The whole world is trying to adapt to the new realities in the post Covid-19 era, and Oscar-nominated filmmaker Kenneth Branagh feels that the new normal will not be as “abnormal as people fear”.
As cinemas remain closed in several places around the world, the pandemic is changing the way people consume talent, with OTT emerging the big winner.
“It’s significantly changing it right now,” Kenneth Branagh said while talking about the future of the movie industry after the pandemic.
“(The truth is ) your guess is as good as mine. When the ban is lifted, will you rush back to see a movie in a theatre? Or has your life made you think ‘I rather like home entertainment’. I personally want to get back to the movies. But I don’t know how widespread that will be. If there is risk involved, of course, people will be cautious and if that happens, it will change things. But I believe that the new normal won’t be as abnormal as people fear,” Kenneth Branagh explained.

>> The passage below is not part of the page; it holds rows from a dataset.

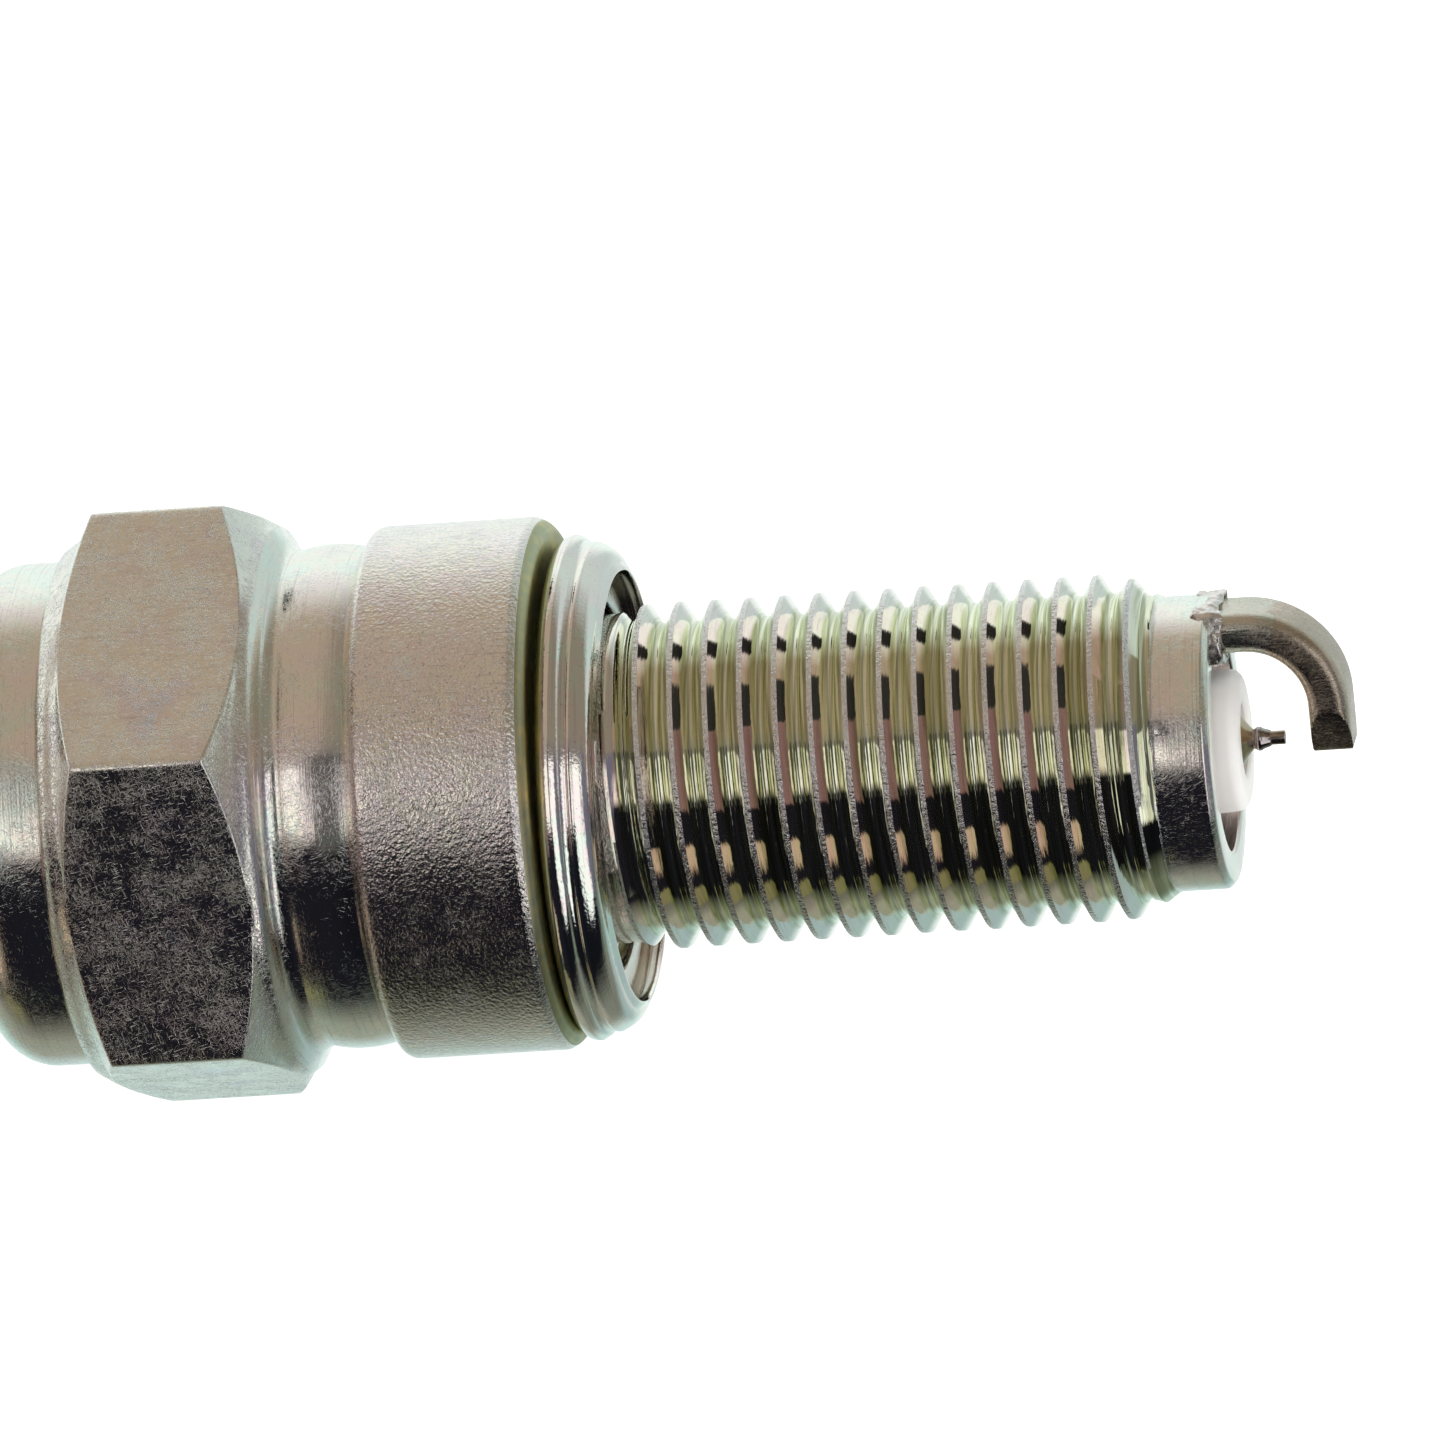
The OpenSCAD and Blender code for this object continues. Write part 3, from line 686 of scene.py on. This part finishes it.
def make_gasket():
    # The gasket's face towards the seat takes the painted gold reflection of the gap.
    def back(middle):
        return 1 if middle.x < 0.2 else 0

    finishes = [zinc_gasket, zinc_seat_painted_reflection]
    piece = lathe("folded_gasket", gasket_outline(), finishes, 224, wobble=gasket_wobble, crease=50,
                  pick=back)
    lean, turn = math.radians(GASKET_LEAN), math.radians(LEAN_TURN)
    c, s = math.cos(turn), math.sin(turn)
    to_lean = np.array([[1, 0, 0], [0, c, s], [0, -s, c]])
    c, s = math.cos(lean), math.sin(lean)
    tilt = np.array([[c, 0, s], [0, 1, 0], [-s, 0, c]])
    whole = to_lean @ tilt @ to_lean.T
    for vertex in piece.data.vertices:
        vertex.co = whole @ np.array(vertex.co) + np.array([GASKET_GAP, 0, -GASKET_DROP]) * MM
    fit(piece, "gasket", "sealing_gasket", "sealing_gasket")


make_gasket()

# ---------------------------------------------------------------- insulator
RIB_GROOVES = 6
RIB_PITCH = 2.5
RIB_ROOT_R, RIB_CENTRE_R = 0.95, 5.3
RIB_LAND_R = 5.0
FIRST_GROOVE = -40.6


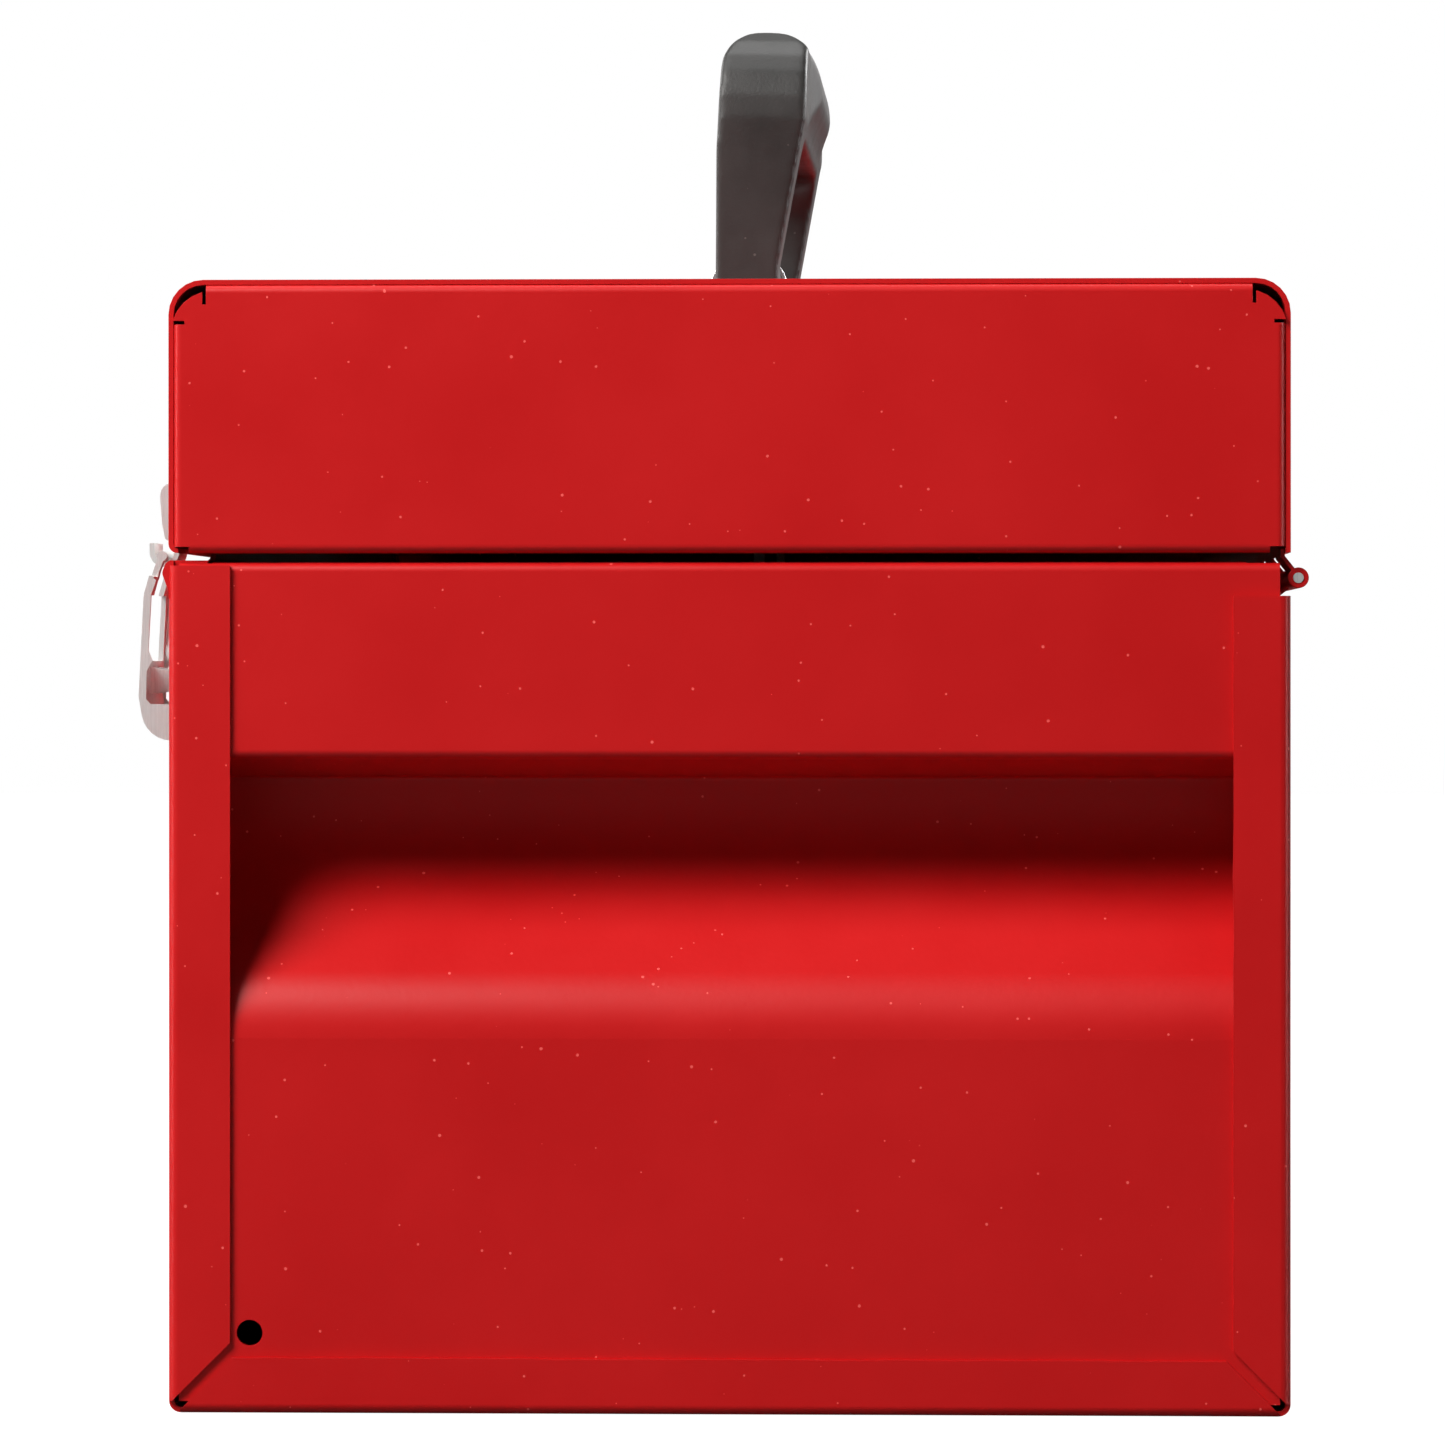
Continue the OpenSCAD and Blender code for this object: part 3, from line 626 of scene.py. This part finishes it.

Kenneth Branagh’s own film “Artemis Fowl”, which was planned for a theatrical release, went the digital route due to the disruptions caused by the virus crisis. The movie was released in India on June 12 on Disney+ Hotstar.
“It just became inevitable for this film… From my beginnings with the movie, which was to read the book in the company of my nephews who said you got to make this film, this is before anybody talked to me about it from Disney, to all the way to now those same nephews saying ‘when can we see it?’… When they heard it was going on Disney Plus, they were very excited. So I’m glad that a movie went to family audiences in these circumstances with its energy, its velocity and its sense of adventure,” he added.
Branagh is credited for translating several works of literature into cinematic gems — from Shakespearean classics to superhero comic books to Agatha Christie whodunit to fantasy stories. His filmography is filled with critically-acclaimed projects, including “Henry V”, “Much Ado About Nothing”, “Othello” and “Hamlet”, “Murder On The Orient Express”, “Thor” and “Cinderella”.
Talking about his evolution, he said: “Evolution for me is to try and be quicker to find what is the essential point of something and trying to reduce that to its essence and make it as tight, short and rich as possible. So, it’s, I guess, heading towards a simpler approach to storytelling that doesn’t mean that it cannot be complex. But your entry point is something very direct, simple, honest and universal.”